DATASET CONTENT:

Begin

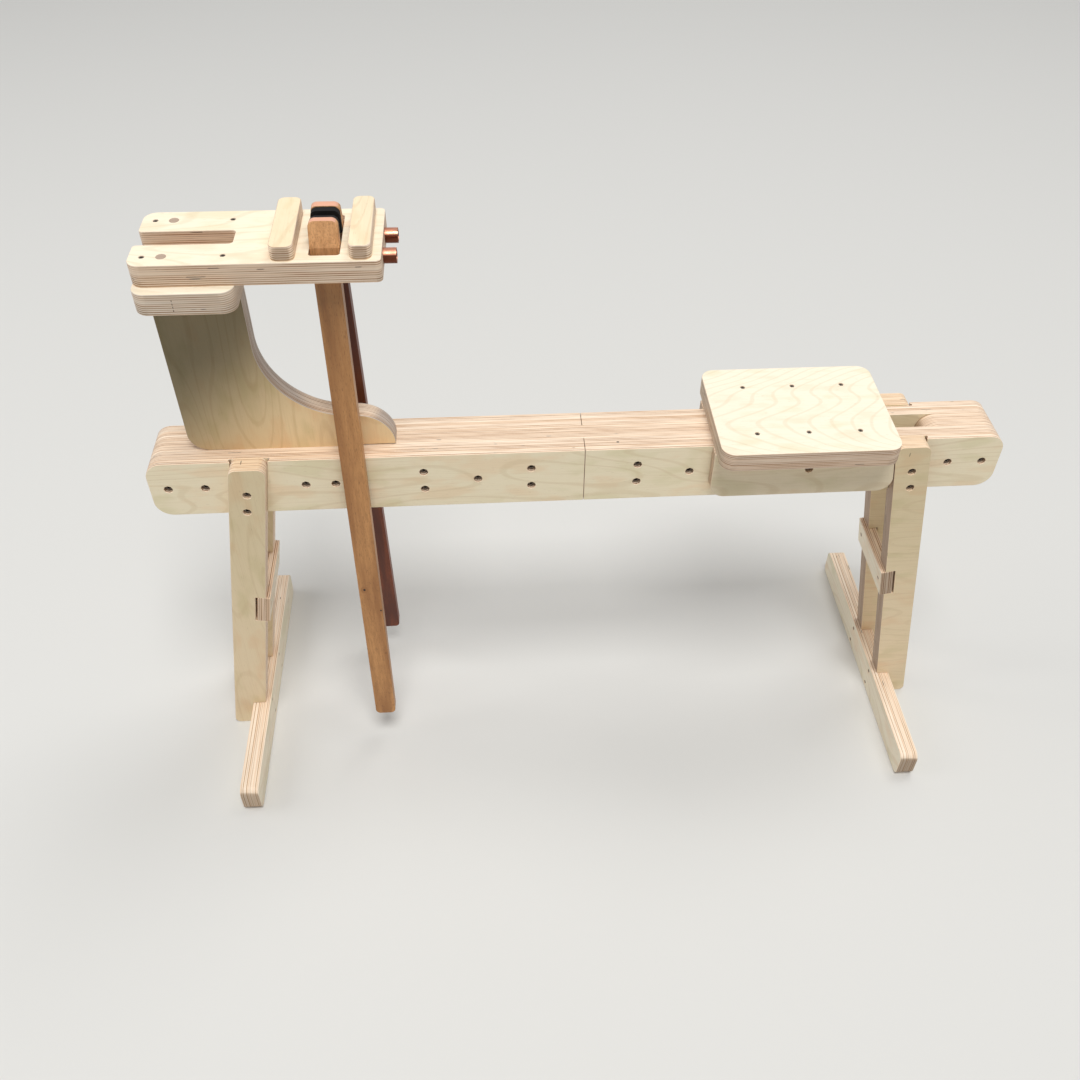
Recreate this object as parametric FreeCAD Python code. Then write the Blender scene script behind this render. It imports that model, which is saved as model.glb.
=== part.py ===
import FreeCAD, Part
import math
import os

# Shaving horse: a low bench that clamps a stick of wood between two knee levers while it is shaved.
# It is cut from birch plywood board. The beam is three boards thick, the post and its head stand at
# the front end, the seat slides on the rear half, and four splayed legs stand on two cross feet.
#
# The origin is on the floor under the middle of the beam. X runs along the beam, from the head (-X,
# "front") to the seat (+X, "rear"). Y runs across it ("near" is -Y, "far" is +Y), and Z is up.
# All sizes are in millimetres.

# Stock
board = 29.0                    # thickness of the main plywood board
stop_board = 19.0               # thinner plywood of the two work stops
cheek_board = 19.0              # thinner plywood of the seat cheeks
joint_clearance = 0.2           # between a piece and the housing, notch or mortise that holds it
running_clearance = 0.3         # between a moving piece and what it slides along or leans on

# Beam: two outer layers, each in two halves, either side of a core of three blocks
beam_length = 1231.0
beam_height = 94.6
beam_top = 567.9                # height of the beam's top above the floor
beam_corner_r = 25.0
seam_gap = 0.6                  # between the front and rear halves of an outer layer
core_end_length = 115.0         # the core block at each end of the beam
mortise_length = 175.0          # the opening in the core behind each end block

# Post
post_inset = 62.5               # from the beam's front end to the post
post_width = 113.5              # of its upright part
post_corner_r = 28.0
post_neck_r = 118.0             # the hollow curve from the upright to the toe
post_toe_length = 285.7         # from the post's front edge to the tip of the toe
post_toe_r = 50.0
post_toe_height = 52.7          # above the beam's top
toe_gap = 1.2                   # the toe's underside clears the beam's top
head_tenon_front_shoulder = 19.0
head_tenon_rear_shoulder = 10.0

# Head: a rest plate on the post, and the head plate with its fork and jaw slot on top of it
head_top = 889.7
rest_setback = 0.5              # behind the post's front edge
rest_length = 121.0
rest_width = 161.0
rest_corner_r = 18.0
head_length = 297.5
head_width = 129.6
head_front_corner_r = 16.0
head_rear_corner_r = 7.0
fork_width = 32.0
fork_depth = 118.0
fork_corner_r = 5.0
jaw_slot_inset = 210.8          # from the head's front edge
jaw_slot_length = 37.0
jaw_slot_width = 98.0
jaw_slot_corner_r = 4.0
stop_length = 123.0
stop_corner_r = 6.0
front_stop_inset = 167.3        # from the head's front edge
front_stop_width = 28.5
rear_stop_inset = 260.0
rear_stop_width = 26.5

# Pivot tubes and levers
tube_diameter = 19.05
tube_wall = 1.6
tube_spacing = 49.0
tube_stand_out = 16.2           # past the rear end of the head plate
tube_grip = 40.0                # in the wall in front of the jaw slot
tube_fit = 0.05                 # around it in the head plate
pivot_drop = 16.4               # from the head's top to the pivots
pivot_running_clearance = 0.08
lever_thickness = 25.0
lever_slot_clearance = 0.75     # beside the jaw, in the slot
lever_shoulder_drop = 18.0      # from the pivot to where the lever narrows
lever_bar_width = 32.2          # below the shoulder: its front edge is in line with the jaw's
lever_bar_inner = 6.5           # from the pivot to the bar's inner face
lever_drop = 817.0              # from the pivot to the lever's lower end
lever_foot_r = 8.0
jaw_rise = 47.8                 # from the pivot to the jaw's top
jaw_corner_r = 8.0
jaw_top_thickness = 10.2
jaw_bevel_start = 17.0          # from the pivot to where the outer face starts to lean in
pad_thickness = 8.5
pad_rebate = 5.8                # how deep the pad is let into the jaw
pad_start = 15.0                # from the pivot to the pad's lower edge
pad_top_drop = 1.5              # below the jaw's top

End

SHORT EXERCISE: Scan the material above for the string "FreeCAD" and return the lines that hold it.

CORRECT OUTPUT:
Recreate this object as parametric FreeCAD Python code. Then write the Blender scene script behind this render. It imports that model, which is saved as model.glb.
import FreeCAD, Part